Resurrection begins with stories. The disciples remembered the stories of Jesus – how he accepted the outcasts, healed those rejected by everyone, fed those hungry for bread, fed those hungry for hope. They remembered how he taught them that the true power of God was love and the power of community was loving one another. They remembered how he was fearless and steadfast and believed so strongly in the possibility of life that he faced even death. This week someone told me she didn’t believe in heaven, but she believed her husband who died years ago was still with her because she could feel him and hear him every day. I believe that’s what the disciples came to know about Jesus; he was with them. Someone I read this week says that’s a poor excuse for a resurrection. I beg to differ.
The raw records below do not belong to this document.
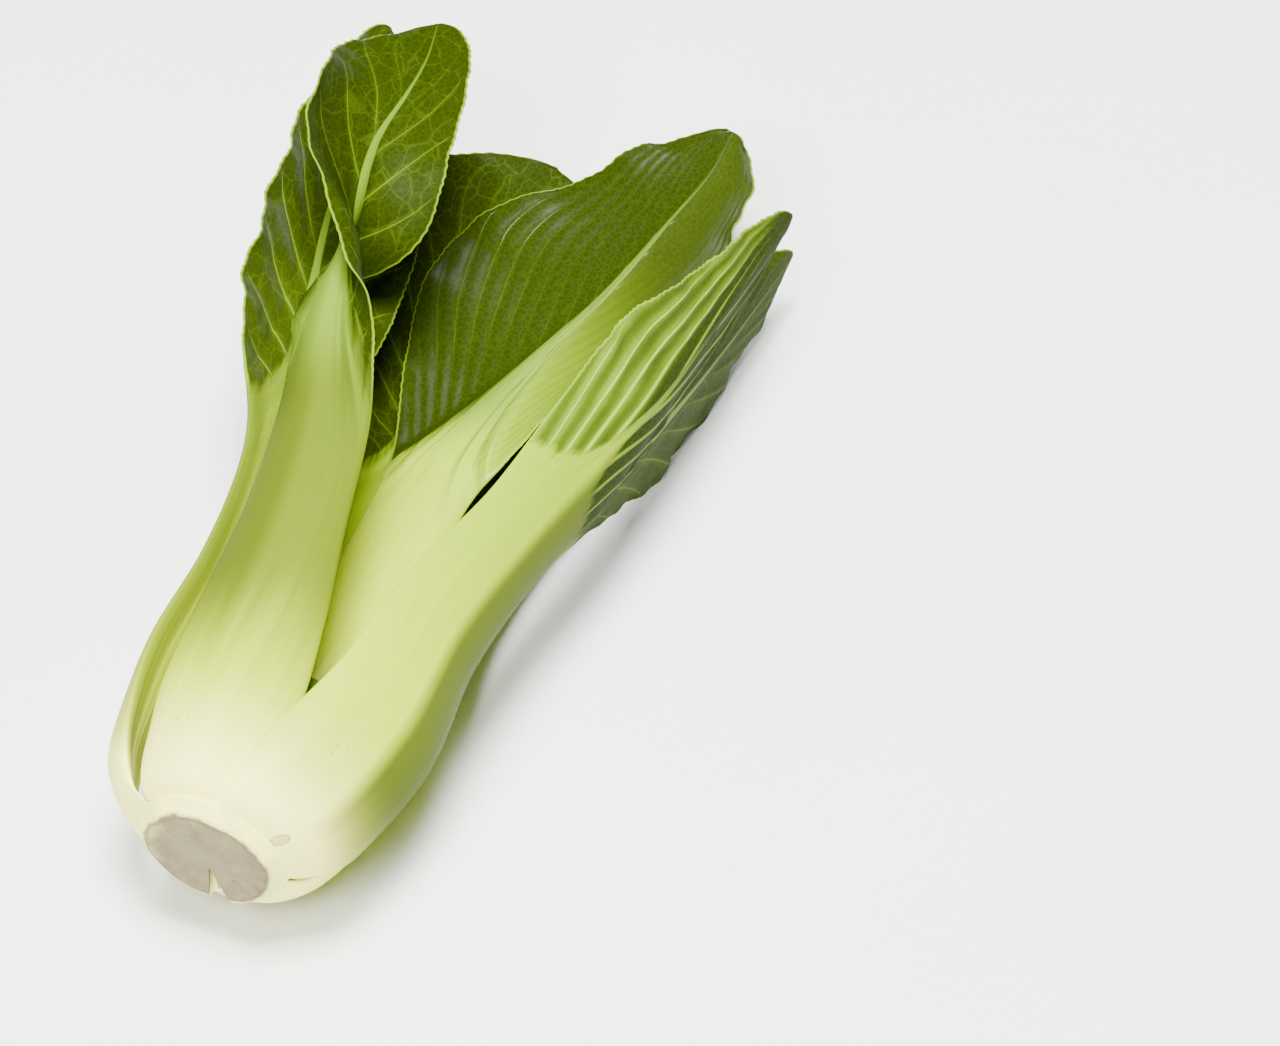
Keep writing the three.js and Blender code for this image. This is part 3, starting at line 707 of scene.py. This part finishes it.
class Paint:
    """A material's node tree and the few kinds of node that the finishes use."""

    def __init__(self, name):
        self.material = bpy.data.materials.new(name)
        self.material.use_nodes = True
        self.tree = self.material.node_tree
        self.shader = self.tree.nodes["Principled BSDF"]

    def add(self, kind, settings, values):
        """A node with its settings made first, then its inputs filled in order or by name."""
        node = self.tree.nodes.new(kind)
        for key, value in settings.items():
            setattr(node, key, value)
        pairs = values.items() if isinstance(values, dict) else enumerate(values)
        for key, value in pairs:
            self.fill(node.inputs[key], value)
        return node

    def fill(self, socket, value):
        if isinstance(value, Num):
            value = value.socket
        if isinstance(value, bpy.types.NodeSocket):
            self.tree.links.new(value, socket)
        elif socket.type == "RGBA":
            socket.default_value = (*value, 1)
        else:
            socket.default_value = value

    def read(self, name):
        """The three numbers of an attribute of the piece."""
        node = self.add("ShaderNodeAttribute", {"attribute_name": name}, ())
        split = self.add("ShaderNodeSeparateXYZ", {}, (node.outputs["Vector"],))
        return tuple(Num(self, out) for out in split.outputs)

    def place(self):
        """Object coordinates as a vector."""
        return self.add("ShaderNodeTexCoord", {}, ()).outputs["Object"]

    def vector(self, x, y, z):
        return self.add("ShaderNodeCombineXYZ", {}, (x, y, z)).outputs[0]

    def noise(self, vector, scale=1.0, detail=2.0, roughness=0.5):
        node = self.add(
            "ShaderNodeTexNoise", {},
            {"Vector": vector, "Scale": scale, "Detail": detail, "Roughness": roughness},
        )
        return Num(self, node.outputs[0])

    def cells(self, vector, feature="DISTANCE_TO_EDGE"):
        node = self.add(
            "ShaderNodeTexVoronoi", {"feature": feature}, {"Vector": vector, "Scale": 1.0}
        )
        return Num(self, node.outputs["Distance"])

    def blend(self, share, first, second, how="MIX"):
        """Colour first where share is 0 and second where it is 1."""
        node = self.add("ShaderNodeMix", {"data_type": "RGBA", "blend_type": how}, ())
        self.fill(node.inputs[0], share)
        self.fill(node.inputs[6], first)
        self.fill(node.inputs[7], second)
        return node.outputs[2]

    def bump(self, height, distance):
        values = {"Height": height, "Distance": distance, "Strength": BUMP_STRENGTH}
        return self.add("ShaderNodeBump", {}, values).outputs[0]

    def set(self, **values):
        for key, value in values.items():
            self.fill(self.shader.inputs[key.replace("_", " ")], value)


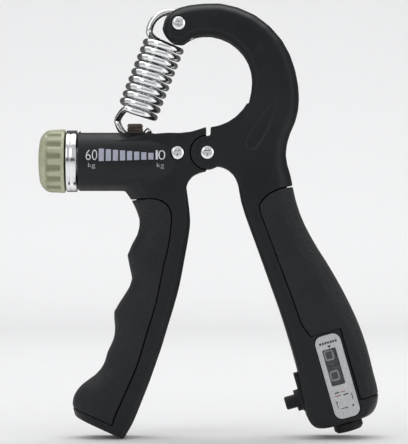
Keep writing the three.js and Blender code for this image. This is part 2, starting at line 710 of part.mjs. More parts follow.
function transferPinion() {
  const s = new THREE.Shape();
  for (let i = 0; i < 8; i++) {
    const a = (2 * Math.PI * i) / 8;
    const corner = (r, d) => [r * Math.cos(a + d), r * Math.sin(a + d)];
    if (i === 0) s.moveTo(...corner(1.3, -0.22));
    else s.lineTo(...corner(1.3, -0.22));
    s.lineTo(...corner(1.9, -0.14));
    s.lineTo(...corner(1.9, 0.14));
    s.lineTo(...corner(1.3, 0.22));
  }
  const bore = new THREE.Path();
  bore.absarc(0, 0, 0.85, 0, 2 * Math.PI, true);
  s.holes.push(bore);
  const g = new THREE.ExtrudeGeometry(s, { depth: 4, bevelEnabled: false, curveSegments: 12 });
  g.translate(AXLE.x, PINION_Y, 2.2);
  return inCounter(solid(g));
}

function pinionPin() {
  const g = rod(0.6, -15.6, 14, 12);
  g.translate(AXLE.x, PINION_Y, 0);
  return inCounter(g);
}

function counterAxle() {
  const g = rod(AXLE_R, -20.2, 14.6, 16);
  g.translate(AXLE.x, AXLE.y, 0);
  return inCounter(g);
}

function resetKnob() {
  const body = solid(turned([
    [AXLE_R + GAP, -18.4], [5.4, -18.4], [5.6, -18.7], [5.6, -20.6], [4.6, -21.7], [0, -21.7], [0, -20.5],
    [AXLE_R + GAP, -20.5], [AXLE_R + GAP, -18.4]], 28));
  const bar = box(-4.2, 4.2, -0.5, 0.5, -23, -21.2);
  const g = bufferOf(body.subtract(bar));
  g.translate(AXLE.x, AXLE.y, 0);
  return inCounter(g);
}

function endCap() {
  const disc = upright(rod(CAP.r, CAP.bottom, CAP.top, 32), AXLE.x, AXLE.y);
  const key = upright(rod(2.25, CAP.bottom, CAP.top, 16), AXLE.x, PINION_Y);
  const hole = upright(rod(AXLE_R + GAP, -30, 0, 16), AXLE.x, AXLE.y);
  const blind = upright(rod(0.9, CAP.bottom + 2, 0, 12), AXLE.x, PINION_Y);
  return inCounter(disc.add(key).subtract(hole).subtract(blind));
}

function buttonBezel() {
  const plate = box(-15.5, -13.6, AXLE.y - 4.2, AXLE.y + 4.2, -9.6, 4.8);
  const collar = solid(alongX(rod(4.1, -17.4, -14, 28), AXLE.y, BUTTON_Z));
  const hole = solid(alongX(rod(BUTTON_R + GAP, -30, -10, 20), AXLE.y, BUTTON_Z));
  const pocket = solid(alongX(rod(3.9, -14.6, -10, 24), AXLE.y, BUTTON_Z));
  return inCounter(plate.add(collar).subtract(hole).subtract(pocket));
}

function countButton() {
  const g = turned([
    [0, -21.5], [BUTTON_R - 0.4, -21.5], [BUTTON_R, -21.1], [BUTTON_R, -14.4], [3.5, -14.3], [3.5, -13.7],
    [1.4, -13.7], [1.4, -9.2], [0, -9.2]], 20);
  return inCounter(alongX(g, AXLE.y, BUTTON_Z));
}

function pawl() {
  const base = box(-8.8, -8.2, AXLE.y - 1.2, 3.3, BUTTON_Z - 1.2, BUTTON_Z + 1.2);
  const finger = box(-8.8, -4.2, 2.5, 3.3, BUTTON_Z - 1.2, BUTTON_Z + 1.2);
  return inCounter(base.add(finger));
}

function buttonSpring() {
  const points = [];
  const turns = 3;
  for (let i = 0; i <= turns * 8; i++) {
    const a = (2 * Math.PI * i) / 8;
    const x = -13.35 + (3.6 * i) / (turns * 8);
    points.push(new THREE.Vector3(x, AXLE.y + 2.6 * Math.cos(a), BUTTON_Z + 2.6 * Math.sin(a)));
  }
  return inCounter(sweep(points, 0.22, turns * 10, 6));
}

// ---------- assembly ----------
const exerciser = new THREE.Group();
exerciser.name = 'finger_exerciser';
exerciser.add(
  piece('finger_handle_core', fingerCore(), BLACK, 0, 0.45),
  piece('finger_grip_sleeve', fingerGrip(), RUBBER, 0, 0.85),
  piece('collar_ring', collarRing(), CHROME, 1, 0.15),
  piece('tail_bush', tailBush(), BRONZE, 0.8, 0.4),
  piece('barrel_screw', crossScrew(BARREL_PIN, BARREL_SHANK, ARM_DEPTH - 0.8, 7.6), CHROME, 1, 0.2),
  piece('barrel_cap_nut', capNut(BARREL_PIN, BARREL_SHANK, NUT_MOUTH, ARM_DEPTH - 0.5), CHROME, 1, 0.2),
  piece('adjuster_knob', adjusterKnob(), OLIVE, 0, 0.5),
  piece('lead_screw', leadScrew(), CHROME, 1, 0.3),
  piece('spring_nut', springNut(), BRONZE, 0.8, 0.4),
  piece('tension_spring', tensionSpring(), CHROME, 1, 0.15),
  piece('spring_bush', springBush(), CHROME, 1, 0.3),
  piece('palm_handle_core', palmCore(), BLACK, 0, 0.45),
  piece('palm_grip_sleeve', palmGrip(), RUBBER, 0, 0.85),
  piece('pivot_screw', crossScrew(PIVOT, PIVOT_SHANK, ARM_DEPTH - 0.8, 7.6), CHROME, 1, 0.2),
  piece('pivot_cap_nut', capNut(PIVOT, PIVOT_SHANK, NUT_MOUTH, ARM_DEPTH - 0.5), CHROME, 1, 0.2),
  piece('arm_screw', crossScrew(ARM_PIN, ARM_SHANK, ARM_DEPTH - 0.8, 7.6), CHROME, 1, 0.2),
  piece('arm_cap_nut', capNut(ARM_PIN, ARM_SHANK, NUT_MOUTH, ARM_DEPTH - 0.5), CHROME, 1, 0.2),
  piece('end_cap', endCap(), BLACK, 0, 0.5),
  piece('label_plate', labelPlate(), SILVER, 0.6, 0.35),
  piece('window_lens', windowLens(), GLASS, 0, 0.1),
  piece('button_bezel', buttonBezel(), BLACK, 0, 0.5),
  piece('pinion_pin', pinionPin(), CHROME, 1, 0.3),
  piece('counter_axle', counterAxle(), CHROME, 1, 0.3),
  piece('reset_knob', resetKnob(), BLACK, 0, 0.5),
  piece('tens_wheel', numberWheel(4.6, 11.8), NYLON, 0, 0.6),
  piece('units_wheel', numberWheel(-3.3, 3.9), NYLON, 0, 0.6),
  piece('ratchet_wheel', ratchetWheel(), NYLON, 0, 0.6),
  piece('transfer_pinion', transferPinion(), NYLON, 0, 0.6),
  piece('count_button', countButton(), BLACK, 0, 0.5),
  piece('pawl', pawl(), CHROME, 1, 0.3),
  piece('button_spring', buttonSpring(), CHROME, 1, 0.3),
);
exerciser.position.set(PIVOT_X, 0, PIVOT_HEIGHT);

export default exerciser;
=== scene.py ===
"""Looks of the finger exerciser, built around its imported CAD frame. Metres, +Z up, -Y is the front."""
import json
import math

import bmesh
import bpy
import numpy as np
from mathutils import Matrix, Vector
from mathutils.bvhtree import BVHTree
from mathutils.kdtree import KDTree


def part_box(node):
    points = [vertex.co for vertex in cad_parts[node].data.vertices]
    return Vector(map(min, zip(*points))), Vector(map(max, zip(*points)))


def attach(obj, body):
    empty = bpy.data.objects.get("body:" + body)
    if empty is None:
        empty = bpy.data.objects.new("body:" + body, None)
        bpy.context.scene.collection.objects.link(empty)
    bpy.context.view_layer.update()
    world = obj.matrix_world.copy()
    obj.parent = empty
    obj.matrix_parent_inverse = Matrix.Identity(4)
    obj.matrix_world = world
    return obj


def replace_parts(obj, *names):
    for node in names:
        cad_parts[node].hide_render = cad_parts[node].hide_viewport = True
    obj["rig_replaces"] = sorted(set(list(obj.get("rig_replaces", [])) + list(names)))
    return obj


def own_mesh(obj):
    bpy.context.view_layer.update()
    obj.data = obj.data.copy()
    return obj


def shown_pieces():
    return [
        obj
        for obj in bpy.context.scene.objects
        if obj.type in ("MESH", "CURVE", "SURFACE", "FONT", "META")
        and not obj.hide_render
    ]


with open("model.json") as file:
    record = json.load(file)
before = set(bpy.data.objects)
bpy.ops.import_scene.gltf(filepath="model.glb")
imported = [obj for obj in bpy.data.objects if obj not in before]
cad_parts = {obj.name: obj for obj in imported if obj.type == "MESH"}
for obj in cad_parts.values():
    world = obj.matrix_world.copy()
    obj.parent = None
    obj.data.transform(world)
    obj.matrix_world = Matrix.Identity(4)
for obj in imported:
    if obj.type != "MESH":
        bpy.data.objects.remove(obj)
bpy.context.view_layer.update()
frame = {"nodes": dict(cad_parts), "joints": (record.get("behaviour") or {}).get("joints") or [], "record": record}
NODES = frame["nodes"]
JOINTS = {joint["name"]: joint for joint in frame["joints"]}
SLOTS = {part["node"]: part["material_slot"] for part in frame["record"]["subparts"]}
BODY_OF = {n: body for body, nodes in frame["record"]["behaviour"]["bodies"].items() for n in nodes}
MM = 0.001
SCENE = bpy.context.scene

# The counter's own directions: along its axle, across the handle, and towards the viewer.
AXLE = Vector(JOINTS["units_turn"]["pos_m"])
ALONG = Vector(JOINTS["units_turn"]["axis"]).normalized()
ACROSS = Vector(JOINTS["count_press"]["axis"]).normalized()
FRONT = Vector((0, -1, 0))


# ---------- materials ----------
class Paint:
    """A node material under construction."""

    def __init__(self, name):
        self.material = bpy.data.materials.new(name)
        self.material.use_nodes = True
        self.tree = self.material.node_tree
        self.shader = self.tree.nodes["Principled BSDF"]
        self.output = self.tree.nodes["Material Output"]
        coordinates = self.tree.nodes.new("ShaderNodeTexCoord")
        self.place = coordinates.outputs["Object"]

    def node(self, kind, **inputs):
        made = self.tree.nodes.new("ShaderNode" + kind)
        for key, value in inputs.items():
            socket = made.inputs[int(key[1:])] if key[0] == "_" else made.inputs[key.replace("_", " ")]
            if isinstance(value, bpy.types.NodeSocket):
                self.tree.links.new(value, socket)
            else:
                socket.default_value = value
        return made

    def combined(self, kind, first, second, operation):
        """A Math or VectorMath node with its operation set."""
        made = self.node(kind, _0=first, _1=second)
        made.operation = operation
        return made.outputs[0]

    def stretched(self, scale):
        return self.node("Mapping", Vector=self.place, Scale=scale).outputs[0]

    def noise(self, scale, detail=3.0, rough=0.55, place=None):
        made = self.node("TexNoise", Vector=place or self.place, Scale=scale, Detail=detail, Roughness=rough)
        return made.outputs["Fac"]

    def cells(self, scale, place=None):
        made = self.node("TexVoronoi", Vector=place or self.place, Scale=scale)
        return made.outputs["Distance"]

    def ranged(self, value, low, high, start=0.3, end=0.7):
        made = self.node("MapRange", Value=value)
        for key, number in (("From Min", start), ("From Max", end), ("To Min", low), ("To Max", high)):
            made.inputs[key].default_value = number
        return made.outputs[0]

    def mixed(self, amount, first, second):
        made = self.tree.nodes.new("ShaderNodeMix")
        made.data_type = "RGBA"
        for index, value in ((0, amount), (6, first), (7, second)):
            if isinstance(value, bpy.types.NodeSocket):
                self.tree.links.new(value, made.inputs[index])
            elif index == 0:
                made.inputs[0].default_value = value
            else:
                made.inputs[index].default_value = (*value, 1)
        return made.outputs[2]

    def bump(self, height, distance_mm, strength=1.0, normal=None):
        made = self.node("Bump", Height=height, Strength=strength, Distance=distance_mm * MM)
        if normal is not None:
            self.tree.links.new(normal, made.inputs["Normal"])
        return made.outputs[0]

    def set(self, **values):
        for key, value in values.items():
            socket = self.shader.inputs[key.replace("_", " ")]
            if isinstance(value, bpy.types.NodeSocket):
                self.tree.links.new(value, socket)
            elif isinstance(value, tuple) and len(value) == 3:
                socket.default_value = (*value, 1)
            else:
                socket.default_value = value
        return self.material


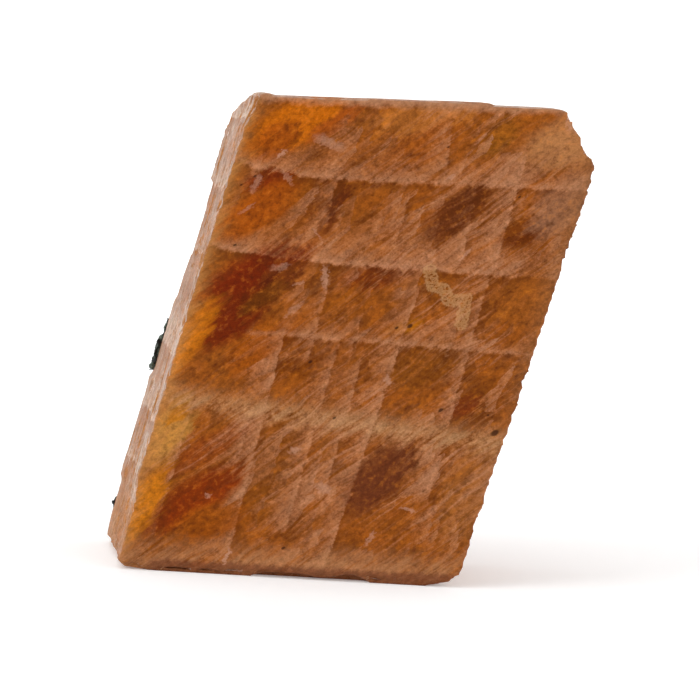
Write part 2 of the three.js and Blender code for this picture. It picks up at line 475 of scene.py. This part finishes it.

I say it makes resurrection possible for everyone who’s ever lived and been loved by family and friends.
The power of resurrection is what rose slowly among the disciples until they believed that Jesus wasn’t gone and the movement wasn’t over. They remembered how he taught them to live and care for one another and they worked out together how to put it into practice. They welcomed strangers into their homes. They ate together and invited even the ones who didn’t have food to bring to the potluck. They learned how to love each other, even when they disagreed or got on each other’s nerves. They stayed under the Roman radar and they created a kingdom of God among them that infected the whole world with love.
This kind of resurrection takes a lifetime or a couple of thousand years. I want you to have a clear picture of how it grows from the heart out and is fed by the connections we find in community. I hope you can see that we’re still living this resurrection into reality today. That’s why we tell the stories of Jesus when we gather. It’s why we tell the stories of heroes across the ages and those who live today. We tell the stories of where we’ve been light in the world every week because it reminds us that there IS light in the world and we make it visible.
Jesus’ disciples lived in a world in which there was no reason to hope and they found reasons to keep hope alive. They lived in a world in which people were devalued and discounted and crucified and they learned to love each other and taught those around them to see the world through the eyes of love. They lived in a world of abusive power and discovered a deep connection to an even greater power they called God which filled the universe and made new life possible.
We live in a world that’s much less certain than it was just a bit ago. This world is asking us to devalue people who differ from us, to fear abusive power, to give up hope. Some folks want us to believe that it doesn’t matter if people are fed and illness healed, if children are embraced and those who struggle are lifted up. There is reason to be intimidated. But we don’t stand in this world alone. We are a community built on the foundation of the faith of generations. We are the next page in a long story that refuses to give up hope and insists on the power of love. We are joined in creating new life by the power of God’s love which fills the universe and fills our hearts and will never leave us. We know resurrection because we are living resurrection together.